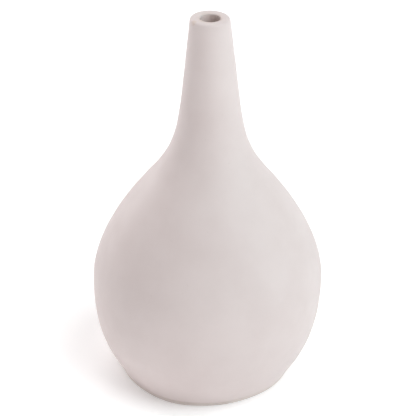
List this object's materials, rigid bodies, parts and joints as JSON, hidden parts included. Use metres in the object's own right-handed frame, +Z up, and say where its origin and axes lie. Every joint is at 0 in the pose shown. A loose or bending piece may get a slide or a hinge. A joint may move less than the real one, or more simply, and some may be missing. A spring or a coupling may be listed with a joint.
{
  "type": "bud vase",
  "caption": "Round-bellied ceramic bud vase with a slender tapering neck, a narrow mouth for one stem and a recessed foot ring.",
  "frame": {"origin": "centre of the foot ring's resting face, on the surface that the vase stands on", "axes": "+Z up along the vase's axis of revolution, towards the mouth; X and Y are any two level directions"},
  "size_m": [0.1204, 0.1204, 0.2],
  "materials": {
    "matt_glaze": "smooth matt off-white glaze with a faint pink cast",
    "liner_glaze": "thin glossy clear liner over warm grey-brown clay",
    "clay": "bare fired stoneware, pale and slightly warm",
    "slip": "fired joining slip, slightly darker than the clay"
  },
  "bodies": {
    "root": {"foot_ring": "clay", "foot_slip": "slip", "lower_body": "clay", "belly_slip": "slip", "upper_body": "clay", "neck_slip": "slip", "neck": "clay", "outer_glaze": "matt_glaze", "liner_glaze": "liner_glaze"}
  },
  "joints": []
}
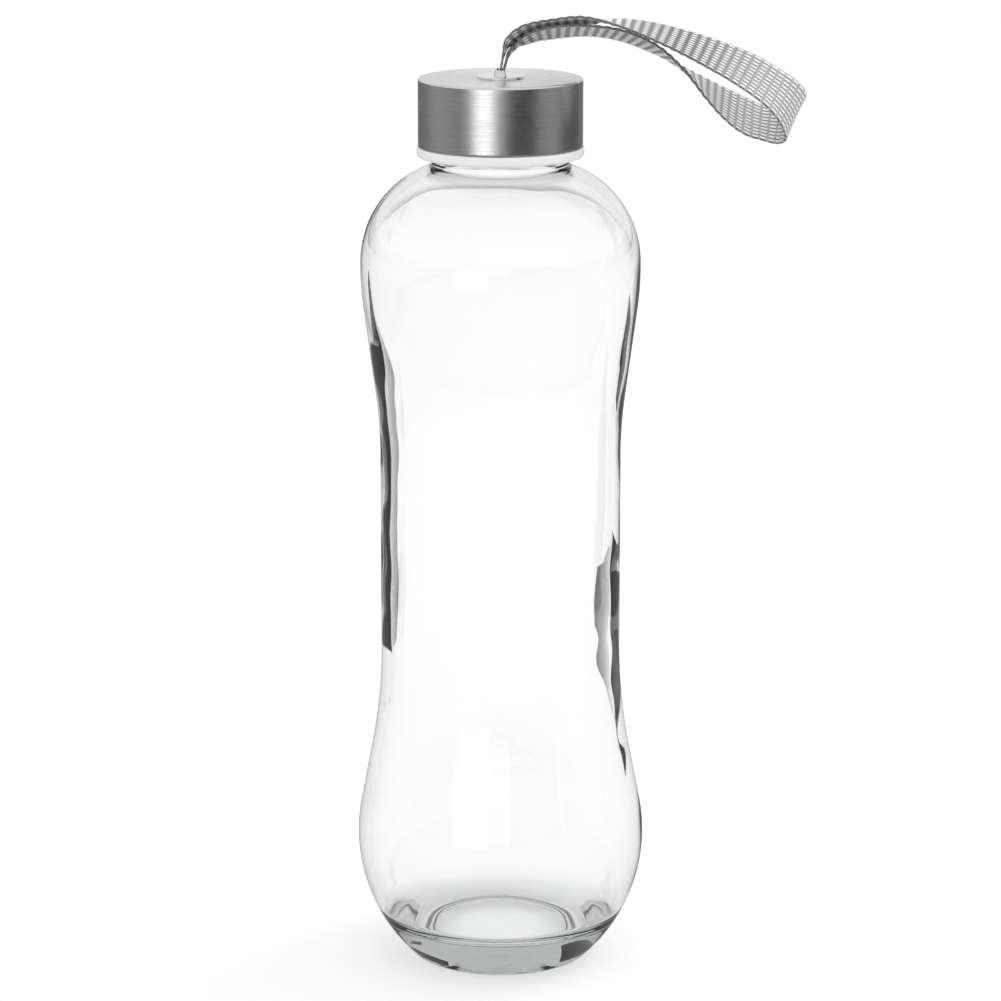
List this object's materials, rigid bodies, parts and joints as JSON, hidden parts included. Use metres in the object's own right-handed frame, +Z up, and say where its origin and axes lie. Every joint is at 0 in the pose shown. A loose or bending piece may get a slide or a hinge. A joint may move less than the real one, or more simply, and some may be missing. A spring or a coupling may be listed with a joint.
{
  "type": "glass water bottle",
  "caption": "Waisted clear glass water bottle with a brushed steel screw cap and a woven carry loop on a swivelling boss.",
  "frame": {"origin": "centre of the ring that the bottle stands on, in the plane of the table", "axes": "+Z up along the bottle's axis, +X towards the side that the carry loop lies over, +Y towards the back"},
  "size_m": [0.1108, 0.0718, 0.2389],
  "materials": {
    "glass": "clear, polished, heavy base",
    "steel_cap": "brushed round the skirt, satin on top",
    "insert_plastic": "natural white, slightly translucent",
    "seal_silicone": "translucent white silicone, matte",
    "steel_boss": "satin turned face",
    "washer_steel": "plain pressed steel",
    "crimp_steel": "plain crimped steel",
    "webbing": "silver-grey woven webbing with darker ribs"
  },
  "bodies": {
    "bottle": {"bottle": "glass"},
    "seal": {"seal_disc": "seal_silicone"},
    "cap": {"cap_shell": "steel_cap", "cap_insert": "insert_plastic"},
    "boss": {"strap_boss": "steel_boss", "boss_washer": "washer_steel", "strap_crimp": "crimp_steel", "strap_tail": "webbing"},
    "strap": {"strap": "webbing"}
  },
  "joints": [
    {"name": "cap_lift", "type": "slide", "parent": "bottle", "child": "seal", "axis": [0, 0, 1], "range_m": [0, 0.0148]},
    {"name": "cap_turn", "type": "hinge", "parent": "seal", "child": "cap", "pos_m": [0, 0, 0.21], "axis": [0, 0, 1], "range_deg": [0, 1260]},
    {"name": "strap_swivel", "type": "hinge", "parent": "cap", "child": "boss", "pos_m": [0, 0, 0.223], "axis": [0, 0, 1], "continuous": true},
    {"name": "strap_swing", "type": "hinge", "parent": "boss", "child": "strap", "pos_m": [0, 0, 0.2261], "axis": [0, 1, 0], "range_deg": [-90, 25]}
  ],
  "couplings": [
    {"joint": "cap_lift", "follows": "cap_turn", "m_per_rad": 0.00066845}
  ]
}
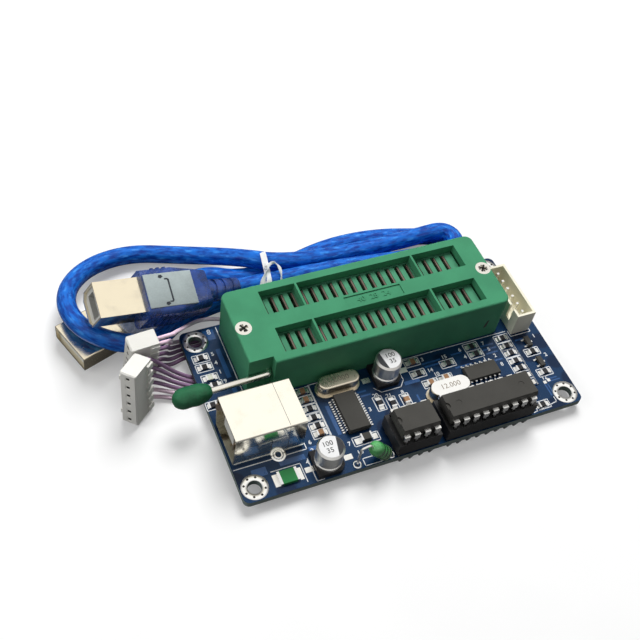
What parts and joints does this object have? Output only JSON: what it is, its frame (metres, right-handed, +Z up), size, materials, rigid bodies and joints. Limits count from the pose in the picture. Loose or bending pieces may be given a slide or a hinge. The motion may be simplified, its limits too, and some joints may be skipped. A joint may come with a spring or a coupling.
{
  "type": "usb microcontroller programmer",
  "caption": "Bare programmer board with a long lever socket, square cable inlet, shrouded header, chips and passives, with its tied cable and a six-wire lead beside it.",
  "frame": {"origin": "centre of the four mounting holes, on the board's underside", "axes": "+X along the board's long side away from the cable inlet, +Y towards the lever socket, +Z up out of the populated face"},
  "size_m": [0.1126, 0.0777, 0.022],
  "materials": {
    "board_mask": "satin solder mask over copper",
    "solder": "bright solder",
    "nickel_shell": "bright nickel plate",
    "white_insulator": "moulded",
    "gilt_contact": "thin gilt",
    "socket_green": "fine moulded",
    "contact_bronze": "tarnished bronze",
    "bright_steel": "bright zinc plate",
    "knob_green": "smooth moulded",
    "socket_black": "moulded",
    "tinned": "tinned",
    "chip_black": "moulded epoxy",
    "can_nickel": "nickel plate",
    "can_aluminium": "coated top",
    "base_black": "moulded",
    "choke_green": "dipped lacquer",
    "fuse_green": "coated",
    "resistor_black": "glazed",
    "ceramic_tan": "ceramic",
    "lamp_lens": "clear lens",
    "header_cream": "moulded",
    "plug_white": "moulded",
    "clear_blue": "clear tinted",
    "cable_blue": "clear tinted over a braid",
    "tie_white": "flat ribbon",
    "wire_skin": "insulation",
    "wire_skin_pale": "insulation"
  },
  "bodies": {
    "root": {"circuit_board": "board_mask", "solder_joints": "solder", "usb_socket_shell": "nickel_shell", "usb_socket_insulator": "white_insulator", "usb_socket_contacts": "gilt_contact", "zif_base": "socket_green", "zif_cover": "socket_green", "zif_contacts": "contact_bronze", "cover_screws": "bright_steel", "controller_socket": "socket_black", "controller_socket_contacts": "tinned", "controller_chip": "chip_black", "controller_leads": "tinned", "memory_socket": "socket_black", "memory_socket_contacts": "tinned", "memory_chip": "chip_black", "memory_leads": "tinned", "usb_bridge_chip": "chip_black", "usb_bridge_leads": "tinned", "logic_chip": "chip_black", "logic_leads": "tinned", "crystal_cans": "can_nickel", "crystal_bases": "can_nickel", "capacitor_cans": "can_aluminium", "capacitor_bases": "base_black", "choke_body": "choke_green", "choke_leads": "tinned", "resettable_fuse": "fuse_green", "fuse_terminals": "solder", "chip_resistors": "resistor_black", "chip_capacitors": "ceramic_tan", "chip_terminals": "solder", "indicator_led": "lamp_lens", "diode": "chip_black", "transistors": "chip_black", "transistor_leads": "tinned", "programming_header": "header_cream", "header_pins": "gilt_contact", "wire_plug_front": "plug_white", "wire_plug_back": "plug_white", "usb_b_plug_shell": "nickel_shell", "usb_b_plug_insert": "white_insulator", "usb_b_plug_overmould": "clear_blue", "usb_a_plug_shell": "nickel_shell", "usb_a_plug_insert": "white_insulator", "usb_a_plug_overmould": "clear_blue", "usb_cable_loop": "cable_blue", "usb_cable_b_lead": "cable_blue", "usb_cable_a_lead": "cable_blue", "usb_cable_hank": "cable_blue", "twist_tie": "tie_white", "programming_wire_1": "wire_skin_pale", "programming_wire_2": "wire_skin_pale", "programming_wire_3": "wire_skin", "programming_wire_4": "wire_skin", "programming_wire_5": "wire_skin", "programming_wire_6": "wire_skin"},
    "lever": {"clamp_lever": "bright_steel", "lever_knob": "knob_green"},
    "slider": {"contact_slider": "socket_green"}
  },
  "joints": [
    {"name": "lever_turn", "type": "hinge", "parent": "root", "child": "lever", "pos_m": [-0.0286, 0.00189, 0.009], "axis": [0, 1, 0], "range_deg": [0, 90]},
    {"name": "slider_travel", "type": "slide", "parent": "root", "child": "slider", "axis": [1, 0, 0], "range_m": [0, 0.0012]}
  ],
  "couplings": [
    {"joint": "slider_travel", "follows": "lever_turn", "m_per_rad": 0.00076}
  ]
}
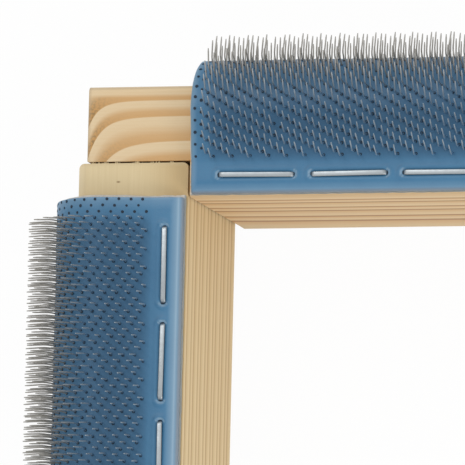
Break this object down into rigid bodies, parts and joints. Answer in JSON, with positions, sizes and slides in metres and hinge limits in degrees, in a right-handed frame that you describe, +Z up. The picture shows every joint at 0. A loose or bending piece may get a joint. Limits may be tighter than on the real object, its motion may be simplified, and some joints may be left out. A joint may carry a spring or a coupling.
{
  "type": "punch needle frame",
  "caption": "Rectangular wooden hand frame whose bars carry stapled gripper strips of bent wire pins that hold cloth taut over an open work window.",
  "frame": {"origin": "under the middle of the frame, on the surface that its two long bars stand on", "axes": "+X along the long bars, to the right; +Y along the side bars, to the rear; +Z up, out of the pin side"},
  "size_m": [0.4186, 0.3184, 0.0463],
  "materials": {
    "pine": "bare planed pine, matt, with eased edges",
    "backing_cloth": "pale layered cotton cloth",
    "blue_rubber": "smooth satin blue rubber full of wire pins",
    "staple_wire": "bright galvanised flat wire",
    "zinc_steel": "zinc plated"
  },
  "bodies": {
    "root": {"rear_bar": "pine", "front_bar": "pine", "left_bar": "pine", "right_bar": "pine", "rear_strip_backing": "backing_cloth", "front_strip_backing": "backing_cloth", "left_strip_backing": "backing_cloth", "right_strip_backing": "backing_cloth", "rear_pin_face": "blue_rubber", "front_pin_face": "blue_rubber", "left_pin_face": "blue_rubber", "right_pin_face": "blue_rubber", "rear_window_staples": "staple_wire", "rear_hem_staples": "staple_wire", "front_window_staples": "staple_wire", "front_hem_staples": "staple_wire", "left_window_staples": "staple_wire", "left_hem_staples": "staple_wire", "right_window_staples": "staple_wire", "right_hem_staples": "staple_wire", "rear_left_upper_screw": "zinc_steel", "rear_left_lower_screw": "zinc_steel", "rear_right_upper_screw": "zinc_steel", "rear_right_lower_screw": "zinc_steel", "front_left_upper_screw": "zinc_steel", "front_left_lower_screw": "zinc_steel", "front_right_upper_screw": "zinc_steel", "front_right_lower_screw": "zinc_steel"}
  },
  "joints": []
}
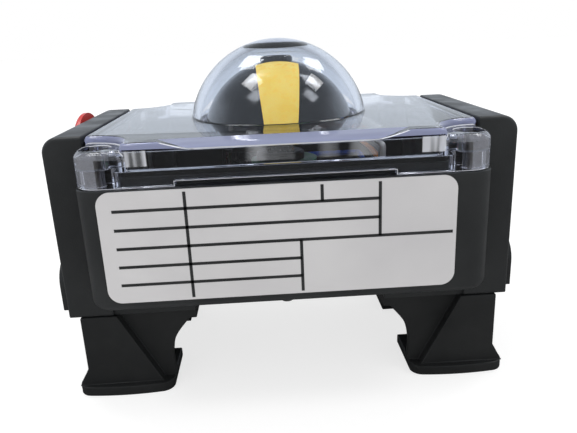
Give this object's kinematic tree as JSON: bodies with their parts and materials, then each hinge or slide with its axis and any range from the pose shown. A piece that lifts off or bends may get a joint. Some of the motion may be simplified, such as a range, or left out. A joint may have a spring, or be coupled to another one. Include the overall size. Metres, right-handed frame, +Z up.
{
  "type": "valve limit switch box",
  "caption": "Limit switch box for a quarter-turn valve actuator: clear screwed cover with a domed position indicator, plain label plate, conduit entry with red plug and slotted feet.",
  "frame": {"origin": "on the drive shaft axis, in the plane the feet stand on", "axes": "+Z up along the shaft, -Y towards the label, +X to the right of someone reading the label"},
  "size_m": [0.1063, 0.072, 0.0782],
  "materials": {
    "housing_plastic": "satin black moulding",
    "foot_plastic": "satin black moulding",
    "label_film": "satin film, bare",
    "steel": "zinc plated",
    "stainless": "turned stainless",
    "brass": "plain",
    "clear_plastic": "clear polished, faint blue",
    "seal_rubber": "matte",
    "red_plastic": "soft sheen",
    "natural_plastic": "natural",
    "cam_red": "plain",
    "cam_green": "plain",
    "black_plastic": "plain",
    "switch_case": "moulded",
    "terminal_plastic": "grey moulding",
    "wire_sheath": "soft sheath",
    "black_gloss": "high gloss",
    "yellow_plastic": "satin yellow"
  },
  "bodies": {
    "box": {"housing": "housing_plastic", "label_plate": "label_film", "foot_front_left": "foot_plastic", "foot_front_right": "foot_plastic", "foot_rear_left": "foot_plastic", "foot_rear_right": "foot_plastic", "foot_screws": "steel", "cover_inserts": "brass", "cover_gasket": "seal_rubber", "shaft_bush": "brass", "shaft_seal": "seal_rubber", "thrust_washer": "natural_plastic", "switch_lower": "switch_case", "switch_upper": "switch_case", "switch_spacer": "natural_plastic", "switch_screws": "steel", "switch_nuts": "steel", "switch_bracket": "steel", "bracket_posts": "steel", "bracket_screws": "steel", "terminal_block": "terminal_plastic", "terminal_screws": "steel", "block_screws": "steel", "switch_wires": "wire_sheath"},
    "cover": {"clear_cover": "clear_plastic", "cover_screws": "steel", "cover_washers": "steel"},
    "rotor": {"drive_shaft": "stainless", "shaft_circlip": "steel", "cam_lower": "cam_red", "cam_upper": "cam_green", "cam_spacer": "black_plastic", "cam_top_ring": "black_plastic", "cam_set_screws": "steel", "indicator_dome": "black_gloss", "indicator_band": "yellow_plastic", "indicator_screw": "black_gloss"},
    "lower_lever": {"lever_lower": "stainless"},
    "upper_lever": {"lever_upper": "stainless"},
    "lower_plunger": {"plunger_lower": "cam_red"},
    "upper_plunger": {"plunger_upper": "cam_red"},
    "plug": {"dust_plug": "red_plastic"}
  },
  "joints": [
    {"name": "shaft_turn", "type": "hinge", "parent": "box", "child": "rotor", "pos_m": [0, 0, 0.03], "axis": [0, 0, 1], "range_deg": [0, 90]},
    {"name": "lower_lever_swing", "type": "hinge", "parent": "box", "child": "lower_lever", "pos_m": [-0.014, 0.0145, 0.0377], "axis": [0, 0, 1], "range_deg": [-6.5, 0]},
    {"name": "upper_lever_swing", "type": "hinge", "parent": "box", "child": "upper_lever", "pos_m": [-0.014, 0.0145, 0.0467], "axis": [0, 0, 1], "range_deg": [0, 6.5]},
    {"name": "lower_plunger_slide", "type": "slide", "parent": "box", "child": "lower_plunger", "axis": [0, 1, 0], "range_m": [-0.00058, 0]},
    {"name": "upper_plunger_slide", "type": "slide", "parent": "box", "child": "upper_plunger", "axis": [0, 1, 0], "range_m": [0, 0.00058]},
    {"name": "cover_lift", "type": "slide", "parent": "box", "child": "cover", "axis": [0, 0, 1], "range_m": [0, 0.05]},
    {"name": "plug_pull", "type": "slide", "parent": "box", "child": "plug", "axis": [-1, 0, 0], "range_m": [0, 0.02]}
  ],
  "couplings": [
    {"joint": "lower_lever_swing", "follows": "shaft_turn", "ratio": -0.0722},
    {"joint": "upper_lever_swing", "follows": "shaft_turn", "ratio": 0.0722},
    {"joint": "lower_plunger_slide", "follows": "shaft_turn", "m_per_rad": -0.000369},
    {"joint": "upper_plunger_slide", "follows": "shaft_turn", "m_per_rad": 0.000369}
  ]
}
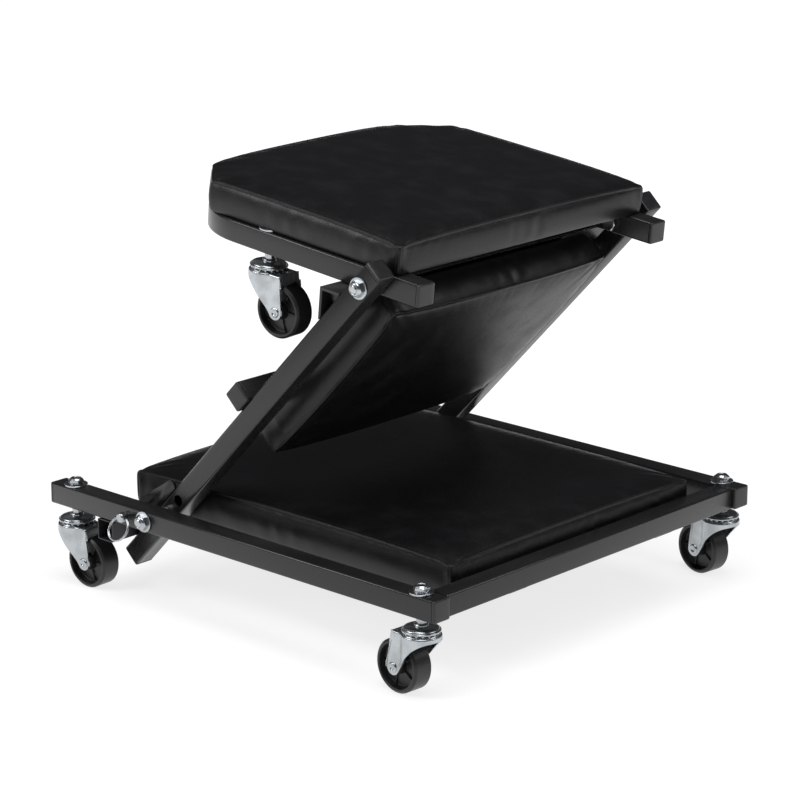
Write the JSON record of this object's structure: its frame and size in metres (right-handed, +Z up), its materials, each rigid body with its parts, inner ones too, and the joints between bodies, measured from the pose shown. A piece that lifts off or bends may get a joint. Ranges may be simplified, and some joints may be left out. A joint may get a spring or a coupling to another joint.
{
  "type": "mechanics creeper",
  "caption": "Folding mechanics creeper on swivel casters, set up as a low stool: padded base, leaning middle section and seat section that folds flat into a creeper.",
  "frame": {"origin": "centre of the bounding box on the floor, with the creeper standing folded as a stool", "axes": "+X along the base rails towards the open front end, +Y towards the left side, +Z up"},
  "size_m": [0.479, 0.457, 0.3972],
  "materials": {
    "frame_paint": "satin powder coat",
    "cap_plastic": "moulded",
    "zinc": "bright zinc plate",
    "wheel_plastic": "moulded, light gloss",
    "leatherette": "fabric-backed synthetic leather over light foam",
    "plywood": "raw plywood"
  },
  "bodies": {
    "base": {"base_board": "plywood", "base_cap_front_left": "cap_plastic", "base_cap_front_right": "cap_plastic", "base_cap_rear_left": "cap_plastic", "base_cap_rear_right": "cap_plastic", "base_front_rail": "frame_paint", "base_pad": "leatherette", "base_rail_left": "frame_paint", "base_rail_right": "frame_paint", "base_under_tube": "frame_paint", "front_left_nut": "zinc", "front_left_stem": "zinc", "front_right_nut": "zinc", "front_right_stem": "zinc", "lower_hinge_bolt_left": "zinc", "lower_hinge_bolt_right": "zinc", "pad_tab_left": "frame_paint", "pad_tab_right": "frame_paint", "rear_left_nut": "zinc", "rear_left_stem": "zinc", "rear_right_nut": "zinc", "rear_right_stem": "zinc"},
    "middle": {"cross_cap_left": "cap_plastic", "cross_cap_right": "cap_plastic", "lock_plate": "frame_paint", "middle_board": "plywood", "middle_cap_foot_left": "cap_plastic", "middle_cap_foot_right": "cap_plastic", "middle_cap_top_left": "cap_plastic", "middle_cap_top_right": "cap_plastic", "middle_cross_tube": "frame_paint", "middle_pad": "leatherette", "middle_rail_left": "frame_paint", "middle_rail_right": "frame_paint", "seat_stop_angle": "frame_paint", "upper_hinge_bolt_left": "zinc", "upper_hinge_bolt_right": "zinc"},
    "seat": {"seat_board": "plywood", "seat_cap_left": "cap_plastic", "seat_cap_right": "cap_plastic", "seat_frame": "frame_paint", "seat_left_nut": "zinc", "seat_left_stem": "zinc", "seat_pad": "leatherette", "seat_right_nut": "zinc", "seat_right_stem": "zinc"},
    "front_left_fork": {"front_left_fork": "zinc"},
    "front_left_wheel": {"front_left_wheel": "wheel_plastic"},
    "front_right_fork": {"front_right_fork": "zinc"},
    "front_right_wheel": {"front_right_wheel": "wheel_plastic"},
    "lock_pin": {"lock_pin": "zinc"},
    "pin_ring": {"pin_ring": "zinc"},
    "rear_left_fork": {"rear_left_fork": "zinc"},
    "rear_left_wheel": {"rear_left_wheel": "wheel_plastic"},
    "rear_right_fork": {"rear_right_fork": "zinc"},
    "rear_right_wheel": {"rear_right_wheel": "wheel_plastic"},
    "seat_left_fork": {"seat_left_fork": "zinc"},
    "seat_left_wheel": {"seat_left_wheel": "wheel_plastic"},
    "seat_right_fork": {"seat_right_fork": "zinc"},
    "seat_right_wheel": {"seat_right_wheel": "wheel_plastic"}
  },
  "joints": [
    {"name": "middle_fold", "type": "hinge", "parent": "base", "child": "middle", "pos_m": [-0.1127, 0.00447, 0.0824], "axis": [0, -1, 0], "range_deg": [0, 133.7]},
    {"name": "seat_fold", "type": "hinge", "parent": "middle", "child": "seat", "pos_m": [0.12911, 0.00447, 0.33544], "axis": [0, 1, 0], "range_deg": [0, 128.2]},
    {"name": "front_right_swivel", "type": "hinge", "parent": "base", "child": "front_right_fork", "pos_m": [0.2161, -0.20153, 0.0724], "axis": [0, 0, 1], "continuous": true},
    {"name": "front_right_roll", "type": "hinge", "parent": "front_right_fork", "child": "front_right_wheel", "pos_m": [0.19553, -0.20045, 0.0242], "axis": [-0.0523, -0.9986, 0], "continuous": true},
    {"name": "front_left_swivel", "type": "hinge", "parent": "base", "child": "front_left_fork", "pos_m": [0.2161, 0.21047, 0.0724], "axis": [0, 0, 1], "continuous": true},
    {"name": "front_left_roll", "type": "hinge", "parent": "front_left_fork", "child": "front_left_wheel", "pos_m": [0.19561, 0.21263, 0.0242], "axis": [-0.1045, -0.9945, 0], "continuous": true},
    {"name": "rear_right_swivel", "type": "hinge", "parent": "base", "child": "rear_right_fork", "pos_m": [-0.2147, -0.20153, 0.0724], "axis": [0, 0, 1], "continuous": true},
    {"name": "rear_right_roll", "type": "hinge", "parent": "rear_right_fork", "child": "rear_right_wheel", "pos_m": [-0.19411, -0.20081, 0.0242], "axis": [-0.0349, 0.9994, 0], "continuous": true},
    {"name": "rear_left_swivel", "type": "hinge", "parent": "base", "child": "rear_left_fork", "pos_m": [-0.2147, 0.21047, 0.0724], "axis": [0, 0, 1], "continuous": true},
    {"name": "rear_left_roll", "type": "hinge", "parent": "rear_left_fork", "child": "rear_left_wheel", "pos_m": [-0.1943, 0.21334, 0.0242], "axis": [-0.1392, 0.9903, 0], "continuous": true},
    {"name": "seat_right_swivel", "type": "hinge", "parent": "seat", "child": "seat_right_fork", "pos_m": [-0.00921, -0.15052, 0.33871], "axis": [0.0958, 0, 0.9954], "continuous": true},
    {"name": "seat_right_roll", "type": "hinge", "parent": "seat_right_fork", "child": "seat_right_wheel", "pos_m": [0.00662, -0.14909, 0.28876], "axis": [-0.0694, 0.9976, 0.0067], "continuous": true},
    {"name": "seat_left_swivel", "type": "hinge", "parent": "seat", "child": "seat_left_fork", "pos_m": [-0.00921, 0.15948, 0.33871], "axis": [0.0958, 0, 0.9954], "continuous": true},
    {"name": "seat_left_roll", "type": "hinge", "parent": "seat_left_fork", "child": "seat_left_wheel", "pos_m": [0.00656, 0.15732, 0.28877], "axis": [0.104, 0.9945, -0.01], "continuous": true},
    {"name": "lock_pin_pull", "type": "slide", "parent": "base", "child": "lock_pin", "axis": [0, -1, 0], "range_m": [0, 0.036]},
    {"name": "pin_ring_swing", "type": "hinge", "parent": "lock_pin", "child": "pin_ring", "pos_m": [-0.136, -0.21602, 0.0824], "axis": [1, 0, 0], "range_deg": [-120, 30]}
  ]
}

* * * *

## [EXERCISE DESCRIPTION]
Each line holding "picture" must be found and copied.

## [RESPONSE]
What parts and joints does this object have? Output only JSON: what it is, its frame (metres, right-handed, +Z up), size, materials, rigid bodies and joints. Limits count from the pose in the picture. Loose or bending pieces may be given a slide or a hinge. The motion may be simplified, its limits too, and some joints may be skipped. A joint may come with a spring or a coupling.
Break this object down into rigid bodies, parts and joints. Answer in JSON, with positions, sizes and slides in metres and hinge limits in degrees, in a right-handed frame that you describe, +Z up. The picture shows every joint at 0. A loose or bending piece may get a joint. Limits may be tighter than on the real object, its motion may be simplified, and some joints may be left out. A joint may carry a spring or a coupling.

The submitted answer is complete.